Facilitation by irrelevant distractors under high perceptual load: Suppression or controlled distractor prioritization?
Manini, G., Garre-Frutos, F., Martín-Arévalo, E., Botta, F., & Lupiáñez, J.
PsyArXivPreprint
Abstract
Perceptual load theory is a key framework in visual attention research, demonstrating that under high-load conditions, fully irrelevant distractors are no longer processed and do not disrupt task performance. In our recent work (Manini et al., 2026), we replicated this effect. However, we also found that under high load, the distractor not only failed to impair performance but actually led to faster reaction times (RTs) in distractor-present trials. In the attentional capture literature, this reversed effect is typically considered to reflect distractor suppression. However, in the perceptual load task, where the distractor is placed outside the relevant search array, suppression should not logically lead to faster responses.
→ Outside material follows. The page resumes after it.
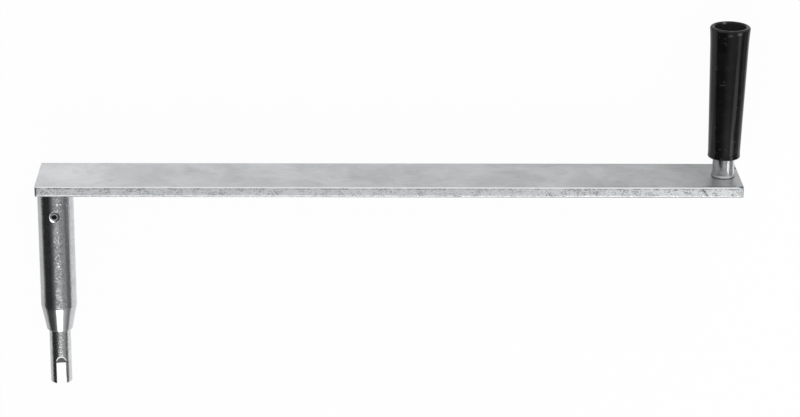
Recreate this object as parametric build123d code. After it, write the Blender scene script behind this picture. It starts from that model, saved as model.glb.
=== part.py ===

Furthermore, the faster responses were accompanied by increased error rates, leading us to hypothesize that this reversed effect may reflect some form of distractor prioritization rather than distractor suppression. To test this hypothesis, we first analyzed the consistency of this effect across all available open-data resources using the Forster and Lavie (2008b) task. We then reanalyzed the same data, incorporating the spatial proximity between target and distractor as an additional variable: distractors appearing near the target strongly drove the reversed RT effect, while distractors presented far from the target led to increased error rates. These findings challenge the idea that high perceptual load prevents the processing of irrelevant stimuli. Moreover, they suggest that faster RTs in distractor-present conditions do not necessarily indicate distractor suppression, as commonly assumed in attentional capture research, offering new insight into the interpretation of behavioral observations in this field.